The proposed method can use multiple materials to solve LRAM optimization problems, potentially achieving results that meet more objectives and constraints. For instance, this work shows that this approach is capable of using a greater variety of materials to obtain LRAMs with the required band gaps while simultaneously reducing their mass. However, it should be mentioned that due to the limitations of simplifying assumptions, when the system approaches the quasistatic case, the assumed simplifications hold more strongly. As the frequency increases, the simplified band-gap calculation method may become less accurate as the separation of scales approaches its limits. However, according to our numerical experience, in most first-band-gap optimization problems, the proposed method can obtain the required LRAMs that meet objectives and constraints. Additionally, higher-frequency band gaps can be easily obtained by optimizing LRAMs with a smaller lattice size.
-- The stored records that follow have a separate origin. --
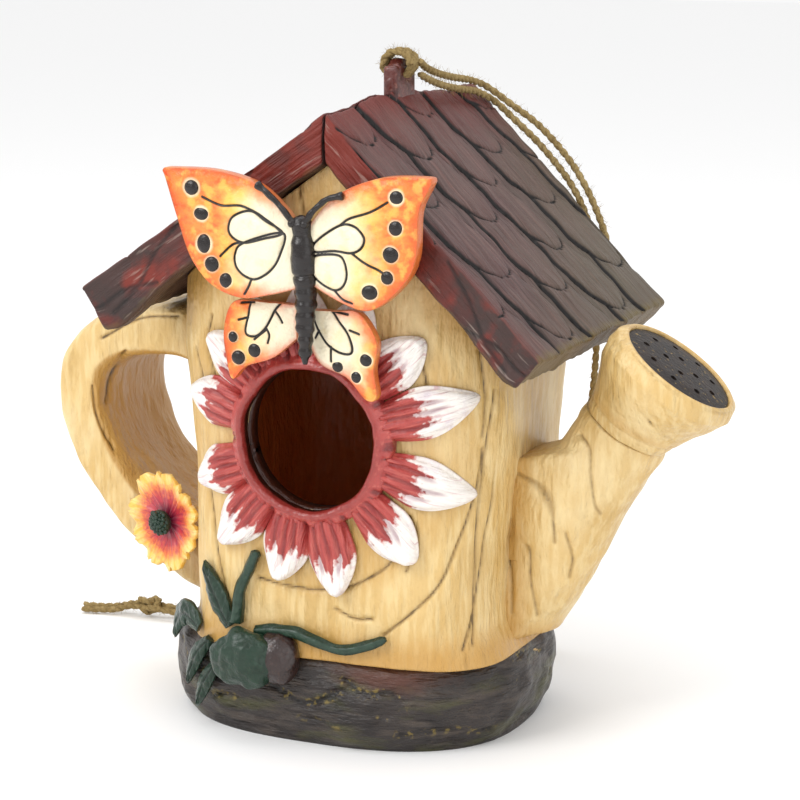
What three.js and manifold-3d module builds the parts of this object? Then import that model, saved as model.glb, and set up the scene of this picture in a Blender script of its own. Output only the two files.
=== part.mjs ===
// A cast-resin birdhouse in the shape of a watering can, standing on a rock, with a shingled
// roof, a flower round its entrance, a butterfly, a clean-out stopper and a twine hanging loop.
// Millimetres. X runs from the handle to the spout, Y to the back, Z up; Z = 0 is the underside.
import * as THREE from 'three';
import { mergeVertices } from 'three/addons/utils/BufferGeometryUtils.js';
import Module from 'manifold-3d';

const wasm = await Module();
wasm.setup();

// ---------------------------------------------------------------- driving dimensions
const GAP = 0.3;                                     // left between pieces that touch

const BASE = { x: -6.5, halfWidth: 63.5, halfDepth: 52, squareness: 2.6, top: 31, rightRise: 1 };
const BASE_PROFILE = [[0, 0.9], [7, 0.965], [17, 1], [26, 0.985], [40, 0.93]];   // height, swell

const CAN = { x: -1.5, halfDepth: 50, squareness: 4, bottom: 29.5, floor: 6, wall: 6, top: 215 };
const CAN_HALF_WIDTHS = [[25, 57.5], [40, 53.5], [85, 54], [125, 57.5], [220, 57.5]]; // height, width

const RIDGE = { x: 4, z: 205 };
const EAVES = { left: { x: -80, z: 146, thick: 13 }, right: { x: 78, z: 134, thick: 12 } };
const ROOF = { front: -60, depth: 119, ridgeSetback: 7 };

const LUG = { y: 3.5, z: 209.4, radius: 8, eye: 4.5, thick: 5, foot: 194 };

const HANDLE = { y: 5, halfDepth: 26, thick: 16, rootThick: 24 };
const HANDLE_LINE = [[-44, 122], [-70, 125.5], [-90, 121], [-101, 112], [-104.5, 100],
  [-103, 89], [-97, 76.5], [-83, 59.5], [-67, 50], [-44, 43]];

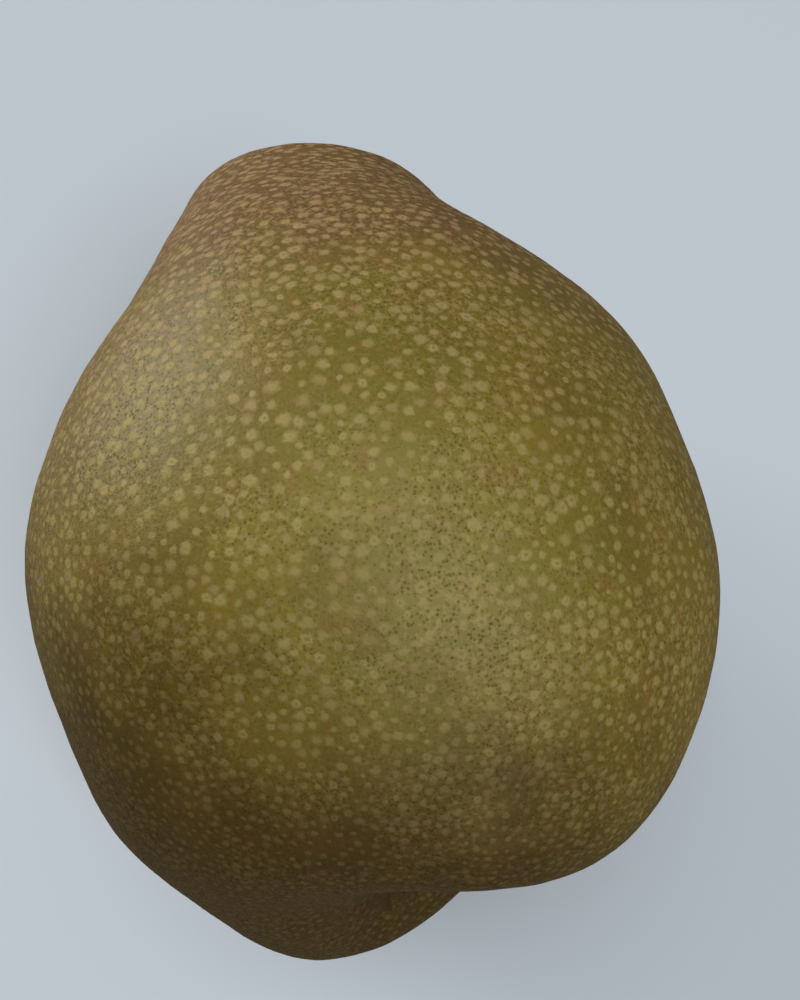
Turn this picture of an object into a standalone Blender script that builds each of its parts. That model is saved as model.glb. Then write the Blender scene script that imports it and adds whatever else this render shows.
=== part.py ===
"""A large spotted pear lying on its side: the fruit, grown as one piece, and its short woody stem.

Sizes are in millimetres in the fruit's own frame, and become metres in the scene. In that frame Y is
the fruit's axis, with the stem end at +Y and the blossom end at -Y, and Z points up from the table.
The finished pair is then set down: the rest spot at Z = 0, and the middle of its box on the Z axis.
"""

import math

import bmesh
import bpy
from mathutils import Vector

MM = 0.001

# The half outline of the fruit before it grew uneven, from the stem to the blossom: (along the axis, radius).
STEM_END = 49.2
STEM_CAVITY = 6.0  # depth
BLOSSOM_END = -45.0
BLOSSOM_BASIN = 8.5  # depth
OUTLINE = (
    (STEM_END - STEM_CAVITY, 0.0),
    (STEM_END - 4.4, 4.0),
    (STEM_END - 0.4, 8.5),  # rim of the stem cavity
    (STEM_END - 1.5, 14.5),
    (STEM_END - 5.4, 20.3),
    (STEM_END - 11.4, 24.3),  # neck
    (24.0, 34.2),
    (8.0, 40.8),
    (-10.0, 44.2),  # belly
    (-26.0, 41.0),
    (BLOSSOM_END + 6.0, 31.5),
    (BLOSSOM_END, 20.5),  # rim of the blossom basin
    (BLOSSOM_END + 0.8, 12.0),
    (BLOSSOM_END + 6.0, 5.0),
    (BLOSSOM_END + BLOSSOM_BASIN, 0.0),
)
OUTLINE_STEPS = 600
HEIGHT_SHARE = 0.95  # the section is a little lower than it is wide

# The axis bends to the left from the belly to the stem.
BEND_START = -3.0
BEND_LENGTH = 50.0
BEND_LEFT = 9.35
BEND_POWER = 1.5

# Swellings and hollows of the grown form: centre, reach along X, Y and Z, and the way it pushes.
SWELLINGS = (
    ((4.0, -42.0, 0.0), (24.0, 18.0, 24.0), (6.0, 0.0, -4.0)),  # the basin sits low and to the right
    ((21.0, -36.0, 20.0), (18.0, 20.0, 17.0), (0.0, -6.0, 0.0)),  # upper right lobe
    ((-3.0, -40.0, -10.0), (21.0, 22.0, 26.0), (0.0, -16.0, 0.0)),  # lower left lobe
    ((-22.0, -34.0, 0.0), (16.0, 16.0, 26.0), (-1.0, -3.4, 0.0)),  # flank of the left lobe
    ((4.0, -50.0, 8.0), (13.0, 12.0, 8.0), (0.0, 5.3, 0.0)),  # groove between the lobes
    ((17.0, -50.0, -6.0), (9.0, 14.0, 12.0), (0.0, 6.8, 0.0)),  # the basin runs out to the right
    ((34.0, 20.0, 4.0), (15.0, 12.0, 28.0), (2.2, 0.0, 0.0)),  # right shoulder
    ((23.0, 36.0, 8.0), (13.0, 11.0, 28.0), (-5.4, 0.0, 0.0)),  # waist on the right of the neck
    ((-30.0, 22.0, 0.0), (12.0, 12.0, 30.0), (5.4, 0.0, 0.0)),  # waist on the left of the neck
    ((30.0, -28.0, 0.0), (16.0, 16.0, 34.0), (1.6, 0.0, 0.0)),  # right side of the belly
    ((-32.0, -28.0, 0.0), (16.0, 16.0, 34.0), (2.3, 0.0, 0.0)),  # a slight flat on the left side
)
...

Multi-material topology optimization is often criticized. One reason is that the obtained results face challenges in properly addressing interfaces between different materials in the manufacturing process. The fabricated metamaterials should ensure that the different materials (where material parameters can be significantly different) are properly connected, with minimal defects and a high degree of precision. Three-dimensional printing technology may help facilitate practical applications. Additionally, the impact of material interfaces and manufacturing uncertainty is not considered in this work. These aspects will be explored in our future research. Applying the method to solve three-dimensional and large-scale problems, as well as designing other types of metamaterials, will also be studied in future work.